Act before the clock runs out. The cure window starts when the notice is filed, not when the mail arrives. Borrowers who delay often exhaust the cure period before exploring workout options. Contact the servicer within 10 days of receiving notice.

Verify the default amount in writing. Servicers occasionally include unearned fees or miscalculated charges. Request an itemized statement and dispute any line item you cannot verify before tendering payment.

Rescission must be formally recorded. Curing the default is not enough on its own — the lender must record a rescission of the default notice with the same county recorder.

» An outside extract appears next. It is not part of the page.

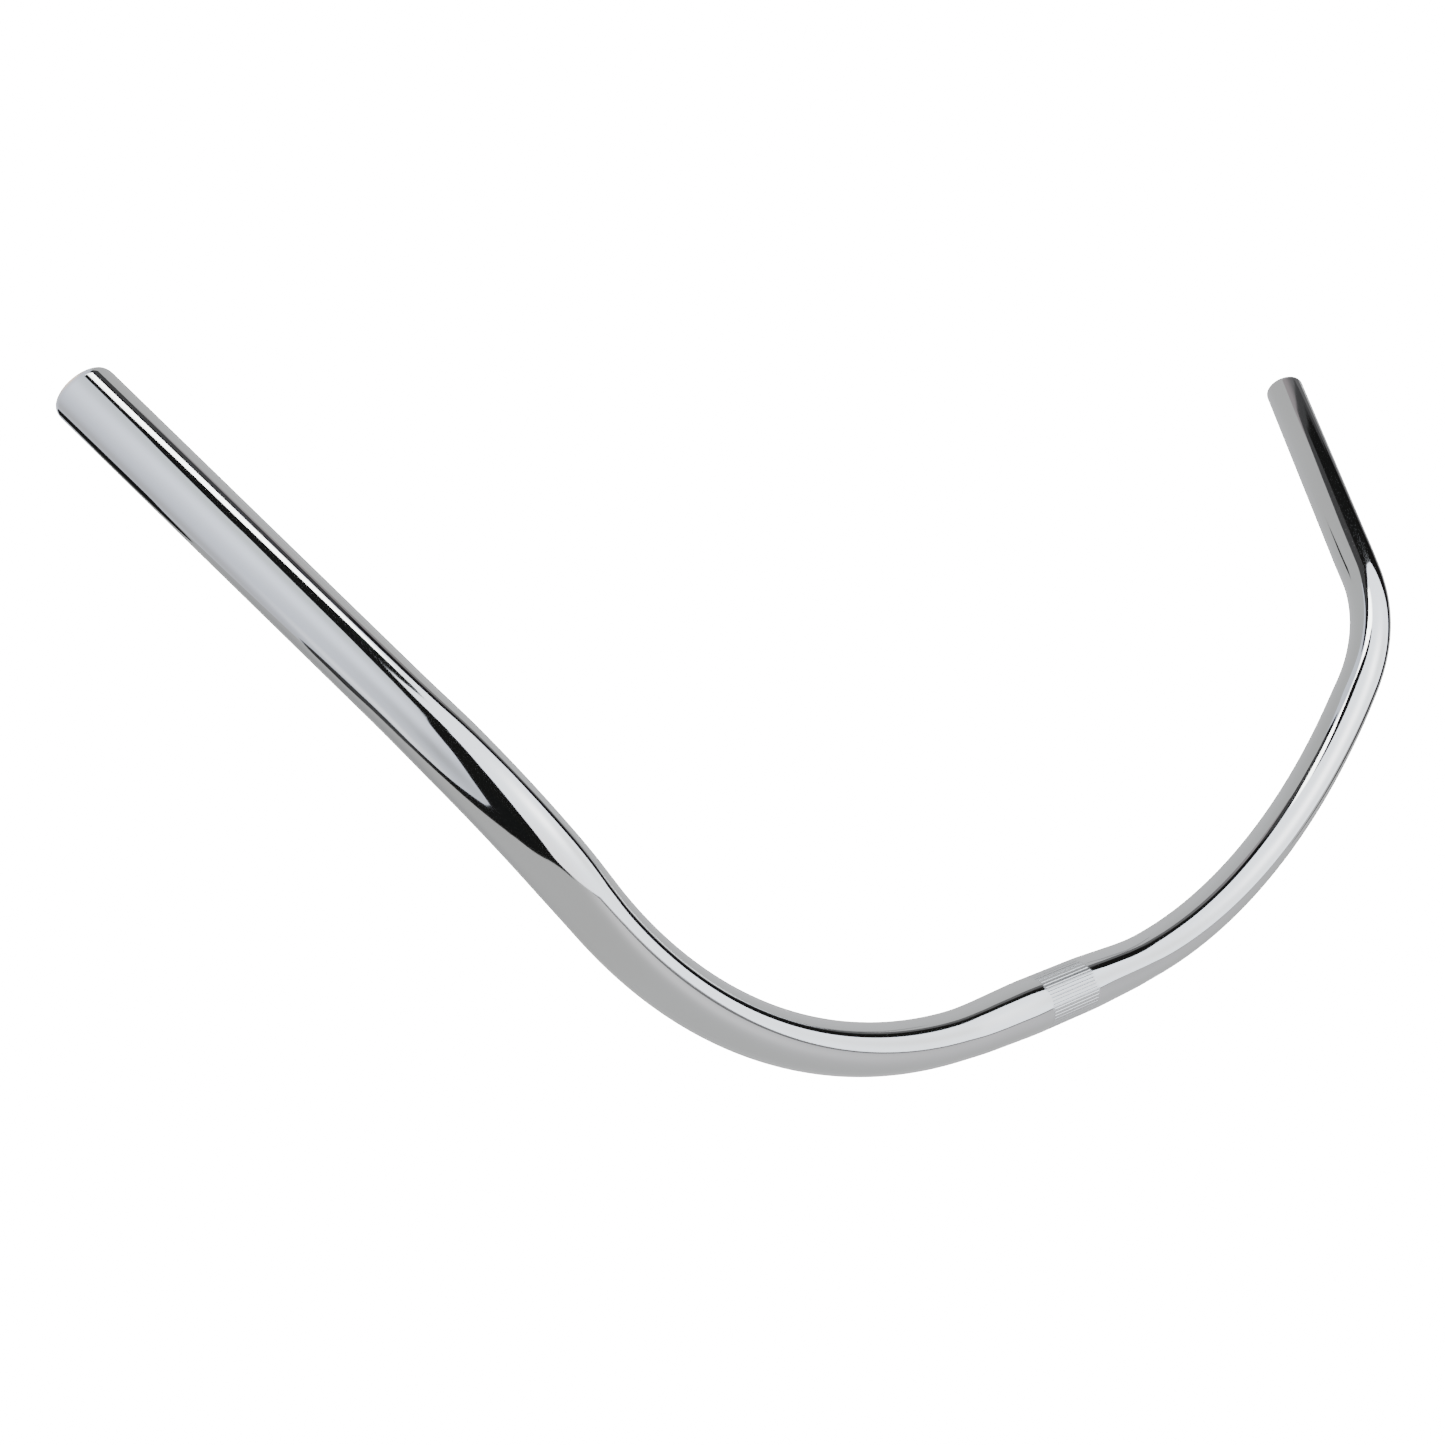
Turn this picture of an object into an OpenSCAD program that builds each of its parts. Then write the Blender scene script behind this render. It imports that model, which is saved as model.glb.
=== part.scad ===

Without it, title remains clouded and future lenders or buyers will flag the open default.

Ask an Investor

The Takeaway

A default notice is a formal warning with a defined window to act, not an immediate loss of property. Borrowers who respond quickly have multiple paths out: paying arrears in full, negotiating a modification, arranging a repayment plan, or selling before the auction date. Investors use recorded default notices to identify motivated sellers in the pre-foreclosure stage. Understanding the timeline determines your options and your leverage — for borrowers and buyers alike.